Objective:
Could you output each line of the data that follows exactly?

Structured object records:

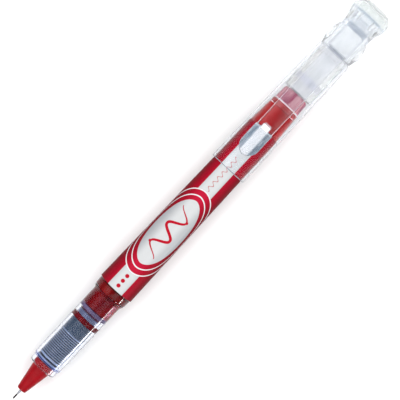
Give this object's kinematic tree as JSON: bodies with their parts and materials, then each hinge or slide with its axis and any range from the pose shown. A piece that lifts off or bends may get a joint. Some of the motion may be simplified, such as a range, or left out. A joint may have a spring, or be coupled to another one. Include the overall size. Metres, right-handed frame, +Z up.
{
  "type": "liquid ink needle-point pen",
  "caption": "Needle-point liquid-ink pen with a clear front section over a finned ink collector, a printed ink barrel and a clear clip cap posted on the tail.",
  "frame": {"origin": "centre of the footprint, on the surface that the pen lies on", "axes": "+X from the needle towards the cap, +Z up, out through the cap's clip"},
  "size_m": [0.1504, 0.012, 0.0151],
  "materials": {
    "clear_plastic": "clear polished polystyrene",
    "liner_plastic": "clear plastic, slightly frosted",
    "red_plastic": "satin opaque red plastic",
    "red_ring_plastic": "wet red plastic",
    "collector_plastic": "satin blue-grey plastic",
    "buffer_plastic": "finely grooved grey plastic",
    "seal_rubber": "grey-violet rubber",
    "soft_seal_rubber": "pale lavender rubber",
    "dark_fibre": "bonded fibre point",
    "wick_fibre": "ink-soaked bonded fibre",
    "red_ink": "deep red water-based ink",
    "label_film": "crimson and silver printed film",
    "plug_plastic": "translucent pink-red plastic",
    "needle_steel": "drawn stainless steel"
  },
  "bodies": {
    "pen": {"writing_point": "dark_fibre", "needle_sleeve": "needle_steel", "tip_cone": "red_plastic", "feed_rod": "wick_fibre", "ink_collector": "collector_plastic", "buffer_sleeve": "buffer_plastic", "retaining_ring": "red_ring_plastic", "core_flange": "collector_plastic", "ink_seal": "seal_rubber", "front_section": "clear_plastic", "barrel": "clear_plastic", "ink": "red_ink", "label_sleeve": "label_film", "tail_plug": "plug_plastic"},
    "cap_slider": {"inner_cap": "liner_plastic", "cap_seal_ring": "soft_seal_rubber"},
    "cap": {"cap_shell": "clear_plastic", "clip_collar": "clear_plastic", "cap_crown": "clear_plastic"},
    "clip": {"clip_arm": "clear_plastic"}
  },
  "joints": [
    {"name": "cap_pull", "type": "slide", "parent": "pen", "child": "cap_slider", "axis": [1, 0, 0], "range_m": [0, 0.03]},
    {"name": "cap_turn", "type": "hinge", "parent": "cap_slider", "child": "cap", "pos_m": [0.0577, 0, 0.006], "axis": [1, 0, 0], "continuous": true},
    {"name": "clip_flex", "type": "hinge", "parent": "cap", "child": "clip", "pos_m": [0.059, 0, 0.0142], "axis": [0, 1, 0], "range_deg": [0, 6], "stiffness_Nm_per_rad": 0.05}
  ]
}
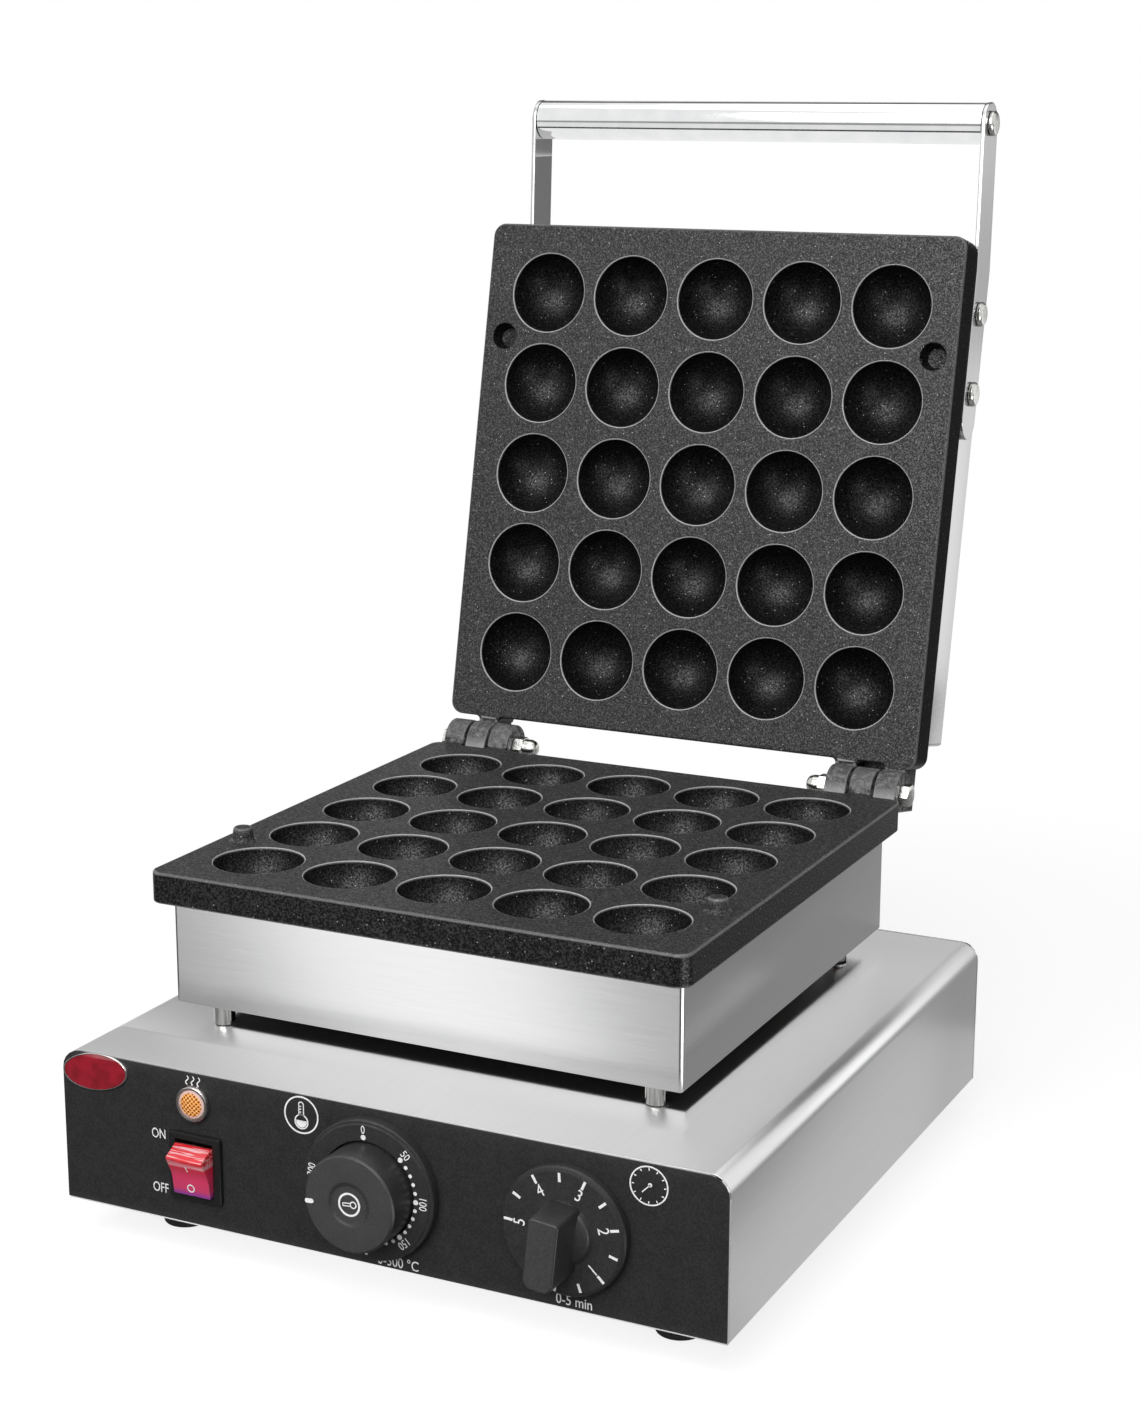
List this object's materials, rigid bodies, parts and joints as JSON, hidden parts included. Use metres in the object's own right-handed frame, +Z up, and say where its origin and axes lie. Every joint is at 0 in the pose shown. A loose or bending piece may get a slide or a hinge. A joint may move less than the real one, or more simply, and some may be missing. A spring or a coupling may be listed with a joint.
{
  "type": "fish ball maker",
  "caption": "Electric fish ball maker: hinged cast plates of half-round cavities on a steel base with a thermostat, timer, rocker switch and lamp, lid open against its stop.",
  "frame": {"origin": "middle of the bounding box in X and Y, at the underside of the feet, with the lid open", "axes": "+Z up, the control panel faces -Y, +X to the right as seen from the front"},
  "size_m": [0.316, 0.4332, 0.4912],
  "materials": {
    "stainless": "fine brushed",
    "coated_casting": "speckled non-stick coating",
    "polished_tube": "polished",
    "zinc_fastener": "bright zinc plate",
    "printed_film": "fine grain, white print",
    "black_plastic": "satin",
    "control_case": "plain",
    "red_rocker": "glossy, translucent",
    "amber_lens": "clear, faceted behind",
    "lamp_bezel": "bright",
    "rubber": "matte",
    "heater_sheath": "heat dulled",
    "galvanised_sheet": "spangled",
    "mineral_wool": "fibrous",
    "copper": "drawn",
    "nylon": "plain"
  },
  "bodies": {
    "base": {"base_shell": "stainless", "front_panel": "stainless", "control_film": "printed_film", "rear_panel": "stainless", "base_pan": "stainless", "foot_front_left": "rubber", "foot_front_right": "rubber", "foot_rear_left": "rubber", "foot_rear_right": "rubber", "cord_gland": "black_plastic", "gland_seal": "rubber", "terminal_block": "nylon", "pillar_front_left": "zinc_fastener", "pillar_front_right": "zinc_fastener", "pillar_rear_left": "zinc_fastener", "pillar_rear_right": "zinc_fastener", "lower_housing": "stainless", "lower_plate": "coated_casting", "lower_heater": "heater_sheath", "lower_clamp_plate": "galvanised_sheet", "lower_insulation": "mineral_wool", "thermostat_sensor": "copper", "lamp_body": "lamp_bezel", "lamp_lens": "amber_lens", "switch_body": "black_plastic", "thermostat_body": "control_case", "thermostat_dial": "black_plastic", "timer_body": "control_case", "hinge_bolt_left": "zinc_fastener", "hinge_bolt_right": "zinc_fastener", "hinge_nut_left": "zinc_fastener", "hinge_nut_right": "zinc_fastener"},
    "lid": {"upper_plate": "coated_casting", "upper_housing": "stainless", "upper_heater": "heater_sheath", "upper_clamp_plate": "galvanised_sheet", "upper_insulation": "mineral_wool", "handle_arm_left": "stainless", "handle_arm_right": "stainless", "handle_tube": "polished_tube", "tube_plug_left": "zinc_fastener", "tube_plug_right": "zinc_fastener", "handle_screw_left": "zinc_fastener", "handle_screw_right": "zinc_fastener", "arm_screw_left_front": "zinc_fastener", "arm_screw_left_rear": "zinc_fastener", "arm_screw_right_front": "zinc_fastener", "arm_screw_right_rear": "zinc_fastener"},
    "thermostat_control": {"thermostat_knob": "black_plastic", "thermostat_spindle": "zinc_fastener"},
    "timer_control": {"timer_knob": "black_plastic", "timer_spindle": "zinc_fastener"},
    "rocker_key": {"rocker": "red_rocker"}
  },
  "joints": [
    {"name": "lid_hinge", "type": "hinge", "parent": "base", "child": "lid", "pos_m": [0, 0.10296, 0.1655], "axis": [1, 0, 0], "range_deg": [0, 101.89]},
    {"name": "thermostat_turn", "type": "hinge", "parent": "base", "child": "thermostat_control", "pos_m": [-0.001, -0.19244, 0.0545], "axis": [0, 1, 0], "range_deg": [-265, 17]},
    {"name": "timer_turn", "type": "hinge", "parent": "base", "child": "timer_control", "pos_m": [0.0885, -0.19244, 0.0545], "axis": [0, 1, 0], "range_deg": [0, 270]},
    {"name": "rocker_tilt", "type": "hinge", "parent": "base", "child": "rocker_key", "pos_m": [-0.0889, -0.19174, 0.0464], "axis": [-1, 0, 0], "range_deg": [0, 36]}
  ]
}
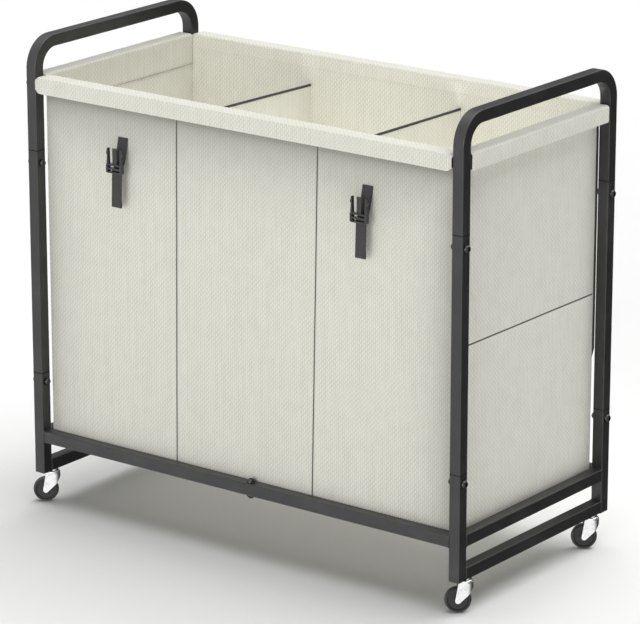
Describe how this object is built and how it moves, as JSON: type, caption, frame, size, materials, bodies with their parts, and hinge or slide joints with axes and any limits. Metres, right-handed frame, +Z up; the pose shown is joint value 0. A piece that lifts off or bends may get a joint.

Task result:
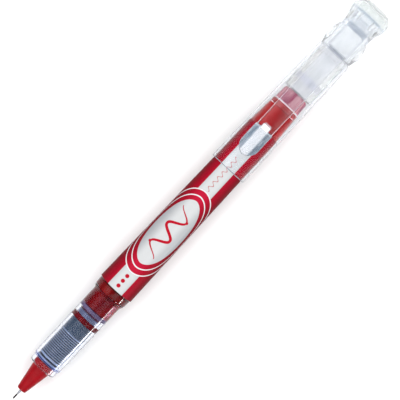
Give this object's kinematic tree as JSON: bodies with their parts and materials, then each hinge or slide with its axis and any range from the pose shown. A piece that lifts off or bends may get a joint. Some of the motion may be simplified, such as a range, or left out. A joint may have a spring, or be coupled to another one. Include the overall size. Metres, right-handed frame, +Z up.
{
  "type": "liquid ink needle-point pen",
  "caption": "Needle-point liquid-ink pen with a clear front section over a finned ink collector, a printed ink barrel and a clear clip cap posted on the tail.",
  "frame": {"origin": "centre of the footprint, on the surface that the pen lies on", "axes": "+X from the needle towards the cap, +Z up, out through the cap's clip"},
  "size_m": [0.1504, 0.012, 0.0151],
  "materials": {
    "clear_plastic": "clear polished polystyrene",
    "liner_plastic": "clear plastic, slightly frosted",
    "red_plastic": "satin opaque red plastic",
    "red_ring_plastic": "wet red plastic",
    "collector_plastic": "satin blue-grey plastic",
    "buffer_plastic": "finely grooved grey plastic",
    "seal_rubber": "grey-violet rubber",
    "soft_seal_rubber": "pale lavender rubber",
    "dark_fibre": "bonded fibre point",
    "wick_fibre": "ink-soaked bonded fibre",
    "red_ink": "deep red water-based ink",
    "label_film": "crimson and silver printed film",
    "plug_plastic": "translucent pink-red plastic",
    "needle_steel": "drawn stainless steel"
  },
  "bodies": {
    "pen": {"writing_point": "dark_fibre", "needle_sleeve": "needle_steel", "tip_cone": "red_plastic", "feed_rod": "wick_fibre", "ink_collector": "collector_plastic", "buffer_sleeve": "buffer_plastic", "retaining_ring": "red_ring_plastic", "core_flange": "collector_plastic", "ink_seal": "seal_rubber", "front_section": "clear_plastic", "barrel": "clear_plastic", "ink": "red_ink", "label_sleeve": "label_film", "tail_plug": "plug_plastic"},
    "cap_slider": {"inner_cap": "liner_plastic", "cap_seal_ring": "soft_seal_rubber"},
    "cap": {"cap_shell": "clear_plastic", "clip_collar": "clear_plastic", "cap_crown": "clear_plastic"},
    "clip": {"clip_arm": "clear_plastic"}
  },
  "joints": [
    {"name": "cap_pull", "type": "slide", "parent": "pen", "child": "cap_slider", "axis": [1, 0, 0], "range_m": [0, 0.03]},
    {"name": "cap_turn", "type": "hinge", "parent": "cap_slider", "child": "cap", "pos_m": [0.0577, 0, 0.006], "axis": [1, 0, 0], "continuous": true},
    {"name": "clip_flex", "type": "hinge", "parent": "cap", "child": "clip", "pos_m": [0.059, 0, 0.0142], "axis": [0, 1, 0], "range_deg": [0, 6], "stiffness_Nm_per_rad": 0.05}
  ]
}
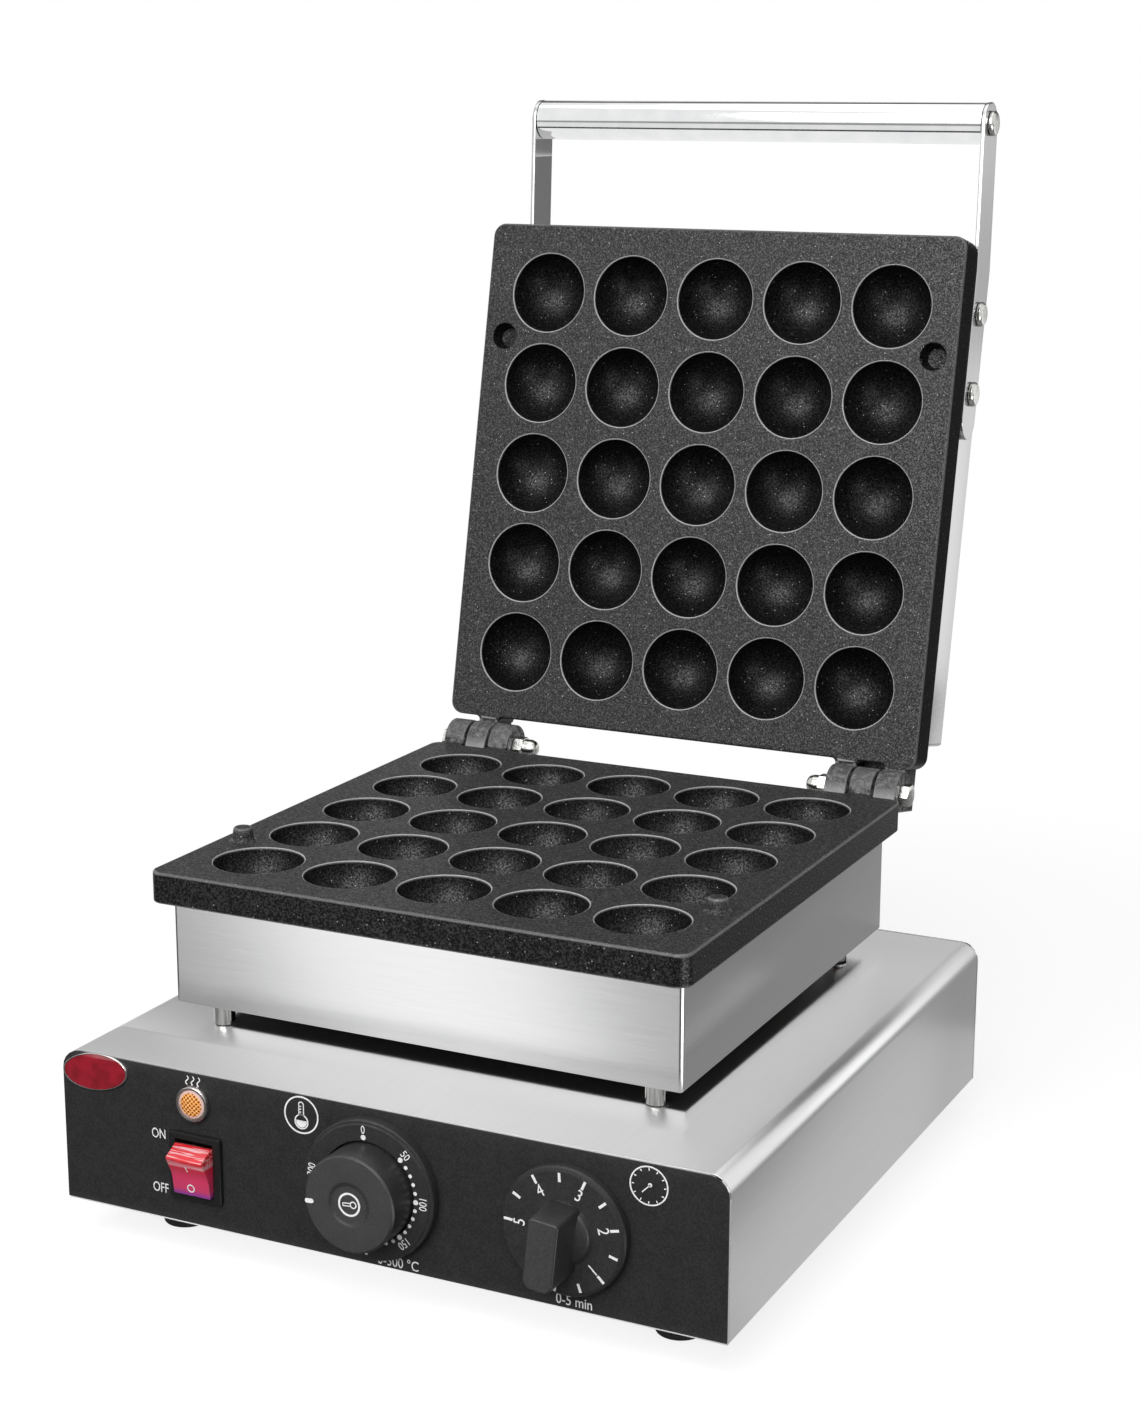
List this object's materials, rigid bodies, parts and joints as JSON, hidden parts included. Use metres in the object's own right-handed frame, +Z up, and say where its origin and axes lie. Every joint is at 0 in the pose shown. A loose or bending piece may get a slide or a hinge. A joint may move less than the real one, or more simply, and some may be missing. A spring or a coupling may be listed with a joint.
{
  "type": "fish ball maker",
  "caption": "Electric fish ball maker: hinged cast plates of half-round cavities on a steel base with a thermostat, timer, rocker switch and lamp, lid open against its stop.",
  "frame": {"origin": "middle of the bounding box in X and Y, at the underside of the feet, with the lid open", "axes": "+Z up, the control panel faces -Y, +X to the right as seen from the front"},
  "size_m": [0.316, 0.4332, 0.4912],
  "materials": {
    "stainless": "fine brushed",
    "coated_casting": "speckled non-stick coating",
    "polished_tube": "polished",
    "zinc_fastener": "bright zinc plate",
    "printed_film": "fine grain, white print",
    "black_plastic": "satin",
    "control_case": "plain",
    "red_rocker": "glossy, translucent",
    "amber_lens": "clear, faceted behind",
    "lamp_bezel": "bright",
    "rubber": "matte",
    "heater_sheath": "heat dulled",
    "galvanised_sheet": "spangled",
    "mineral_wool": "fibrous",
    "copper": "drawn",
    "nylon": "plain"
  },
  "bodies": {
    "base": {"base_shell": "stainless", "front_panel": "stainless", "control_film": "printed_film", "rear_panel": "stainless", "base_pan": "stainless", "foot_front_left": "rubber", "foot_front_right": "rubber", "foot_rear_left": "rubber", "foot_rear_right": "rubber", "cord_gland": "black_plastic", "gland_seal": "rubber", "terminal_block": "nylon", "pillar_front_left": "zinc_fastener", "pillar_front_right": "zinc_fastener", "pillar_rear_left": "zinc_fastener", "pillar_rear_right": "zinc_fastener", "lower_housing": "stainless", "lower_plate": "coated_casting", "lower_heater": "heater_sheath", "lower_clamp_plate": "galvanised_sheet", "lower_insulation": "mineral_wool", "thermostat_sensor": "copper", "lamp_body": "lamp_bezel", "lamp_lens": "amber_lens", "switch_body": "black_plastic", "thermostat_body": "control_case", "thermostat_dial": "black_plastic", "timer_body": "control_case", "hinge_bolt_left": "zinc_fastener", "hinge_bolt_right": "zinc_fastener", "hinge_nut_left": "zinc_fastener", "hinge_nut_right": "zinc_fastener"},
    "lid": {"upper_plate": "coated_casting", "upper_housing": "stainless", "upper_heater": "heater_sheath", "upper_clamp_plate": "galvanised_sheet", "upper_insulation": "mineral_wool", "handle_arm_left": "stainless", "handle_arm_right": "stainless", "handle_tube": "polished_tube", "tube_plug_left": "zinc_fastener", "tube_plug_right": "zinc_fastener", "handle_screw_left": "zinc_fastener", "handle_screw_right": "zinc_fastener", "arm_screw_left_front": "zinc_fastener", "arm_screw_left_rear": "zinc_fastener", "arm_screw_right_front": "zinc_fastener", "arm_screw_right_rear": "zinc_fastener"},
    "thermostat_control": {"thermostat_knob": "black_plastic", "thermostat_spindle": "zinc_fastener"},
    "timer_control": {"timer_knob": "black_plastic", "timer_spindle": "zinc_fastener"},
    "rocker_key": {"rocker": "red_rocker"}
  },
  "joints": [
    {"name": "lid_hinge", "type": "hinge", "parent": "base", "child": "lid", "pos_m": [0, 0.10296, 0.1655], "axis": [1, 0, 0], "range_deg": [0, 101.89]},
    {"name": "thermostat_turn", "type": "hinge", "parent": "base", "child": "thermostat_control", "pos_m": [-0.001, -0.19244, 0.0545], "axis": [0, 1, 0], "range_deg": [-265, 17]},
    {"name": "timer_turn", "type": "hinge", "parent": "base", "child": "timer_control", "pos_m": [0.0885, -0.19244, 0.0545], "axis": [0, 1, 0], "range_deg": [0, 270]},
    {"name": "rocker_tilt", "type": "hinge", "parent": "base", "child": "rocker_key", "pos_m": [-0.0889, -0.19174, 0.0464], "axis": [-1, 0, 0], "range_deg": [0, 36]}
  ]
}
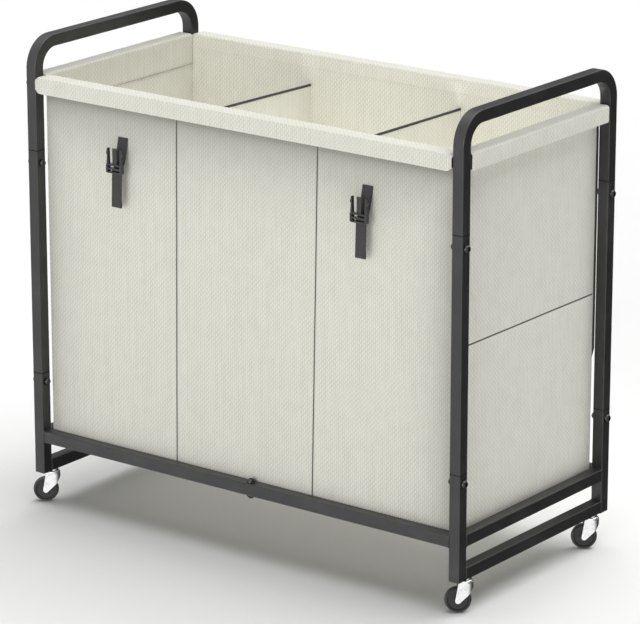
Describe how this object is built and how it moves, as JSON: type, caption, frame, size, materials, bodies with their parts, and hinge or slide joints with axes and any limits. Metres, right-handed frame, +Z up; the pose shown is joint value 0. A piece that lifts off or bends may get a joint.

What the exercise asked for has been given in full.